Jaren has legitimate unicorn tendencies - he’s working on guard skills this summer - and his youth (he’s younger than the rookie Morant) suggests he will only continue to develop both in terms of skill set and physical size. He’s already elite as a defender, and can defend every position on the floor if asked to. His ceiling is, at least at this moment, limitless.

Ayton’s is limited to being a great big. But in this “positionless” era, Jackson fits the moment more. Throw in Jonas as the 3rd best big on this overall list, and the win goes to Memphis here.


DK: I actually don’t think you’re going to piss of my community much with this take. They’re just different players, and I’m guessing neither fanbase watched much of the other guy last year.
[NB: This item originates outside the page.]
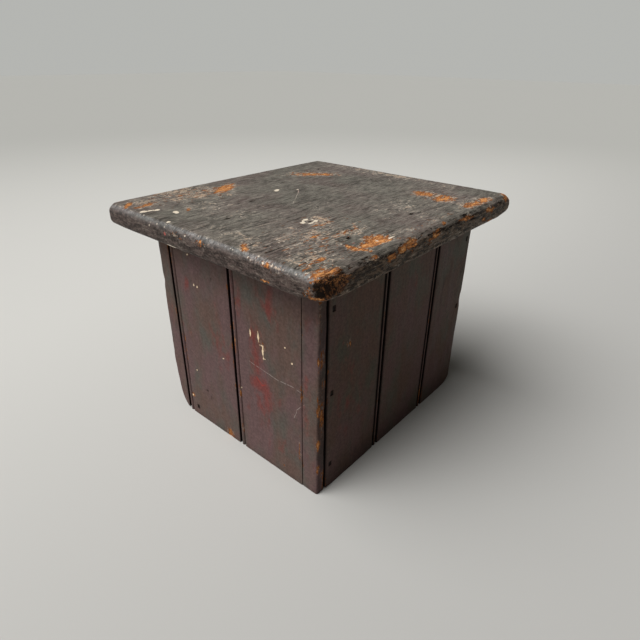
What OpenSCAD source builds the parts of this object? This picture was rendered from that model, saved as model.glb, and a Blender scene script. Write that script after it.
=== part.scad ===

It’s quite possible Jaren becomes the unicorn he could be and it would be a fun team to watch if he does. Just needs to cut down fouls, improve his rebounding and become more of an alpha scorer to become the unicorn people see him as. Ayton is just a different player. Jackson’s strengths (defensive effort and instincts) are the things Ayton needs work at, and vice versa. But both have shown flashes to indicate potential on those problem areas. Ayton’s ceiling is not far off of Karl-Anthony Towns -- he’s closer to Towns than the 90s centers his skeptics harp on. I agree with you that Jonas > Dario, and that rookie Brandon Clarke has a high enough floor that the Grizzlies win this battle.